As I reflect on the purpose of this blog, prompted further by questions from my husband (“Tell me again… Why are you spending so much time on this thing if you don’t have to write it???”), I’m reminded that the first goal I listed when launching this blog was “Document my learning journey as a teacher, coach, and student.” I read LOTS of books and articles about reading and writing instruction, but the true test of my understanding about what I read is being able to intelligently (Ha!) recap what I’ve read and learned. Writing about this learning “seals the deal” in my brain… kind of like orthographic mapping! This idea about the importance of (students) writing about what they are learning is highlighted in the amazing book, The Writing Revolution by Dr. Judith Hochman and Natalie Wexler… also worthy of an entire blog post of its own.

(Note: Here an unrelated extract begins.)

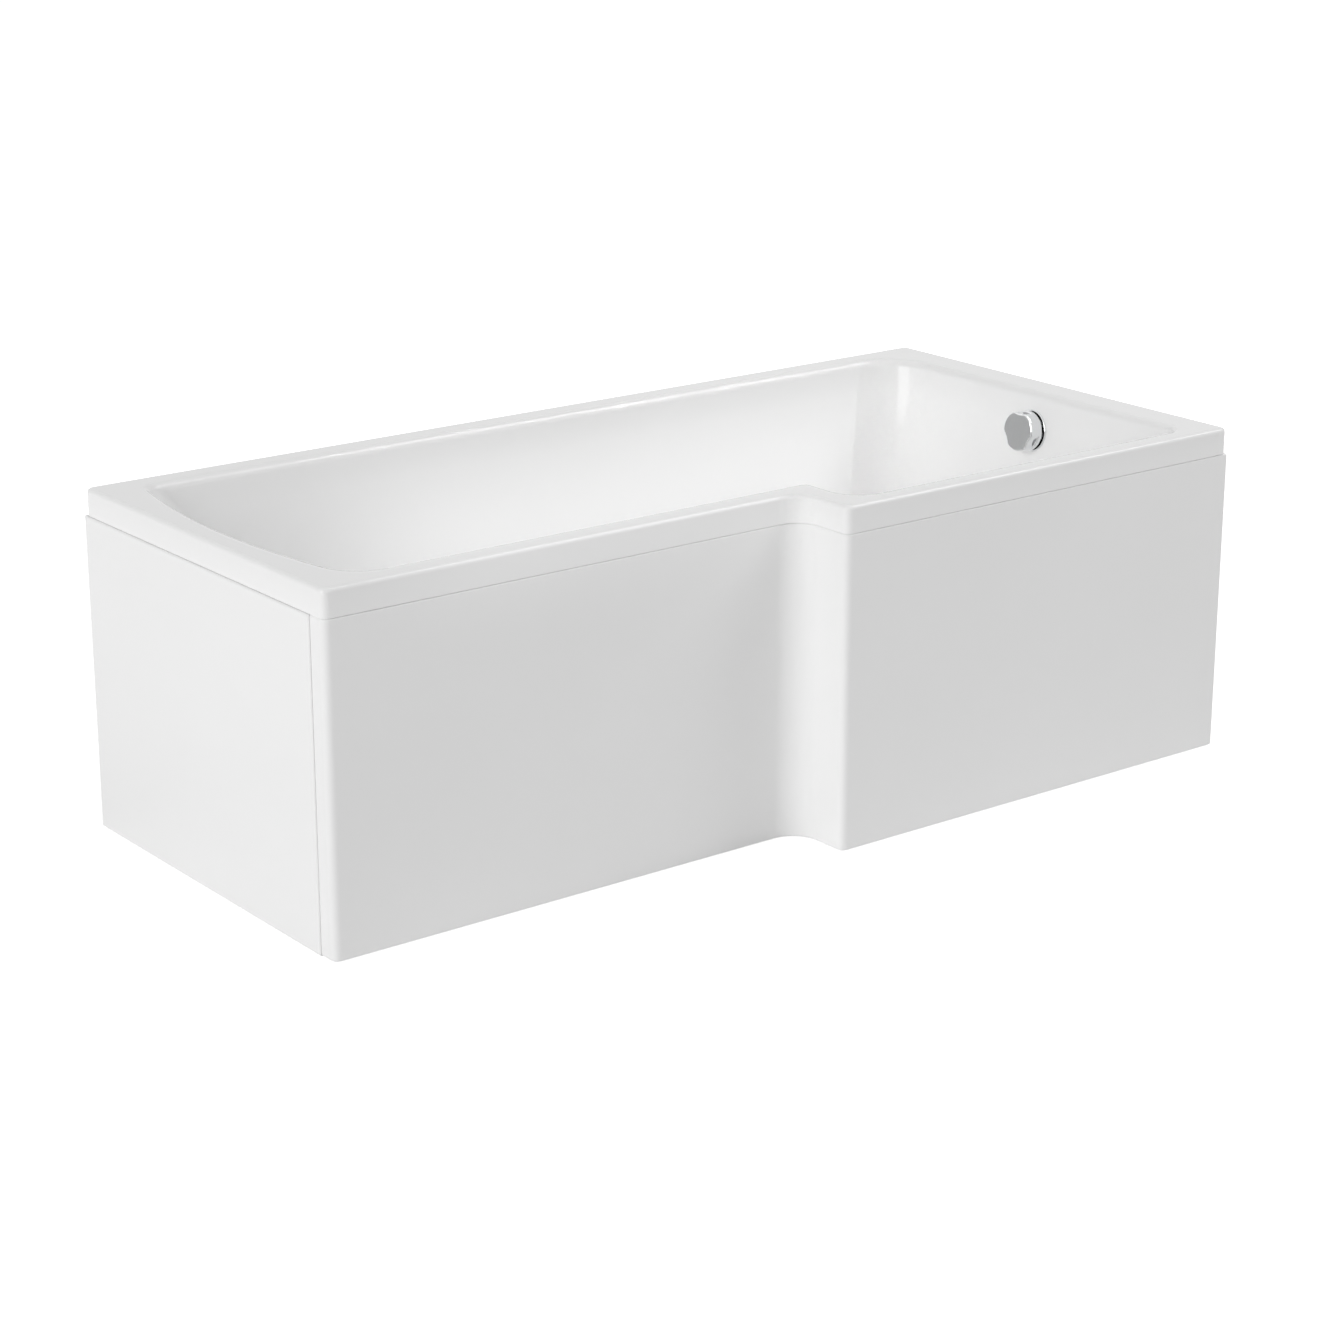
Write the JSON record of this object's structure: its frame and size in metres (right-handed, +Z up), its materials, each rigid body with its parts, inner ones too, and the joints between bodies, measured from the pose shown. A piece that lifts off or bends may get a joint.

I’m not confident that I fully understand the intricacies of orthographic mapping or how to seamlessly implement solid spelling instruction, but I am confident that I will continue to read and write about it. In an effort to quit beating myself up over ineffective past practice, I am reminded that the best we can do as educators is, “Know Better, Do Better,” an idea beautifully expanded on in a book of the same name, Know Better, Do Better, by Meredith Liben and David Liben. Thanks, again, for the inspiration to embark on this journey, George Couros! And thanks, readers, for plodding through this messy expedition with me!
I am learning right along with you, Megan as you recap your reading, and learning while tying it with your experiences. I appreciate your courage to share what is always some of our best learning— mistakes and misteps. I appreciate the links to resources.
Thank you, Katie! It’s quite the learning journey, eh?! You’re so right about mistakes and missteps. Reminds me of some advice Owen recently received, “The successes that come from a perceived failure are often the best lessons.”
Beautifully written! You really do a nice job of keeping the tone professional, yet personable. I love how open-minded and genuine you are! Your ambition is inspiring!!! Keep at it!
Ahhhh – thank you, Rachel! Your feedback is deeply appreciated!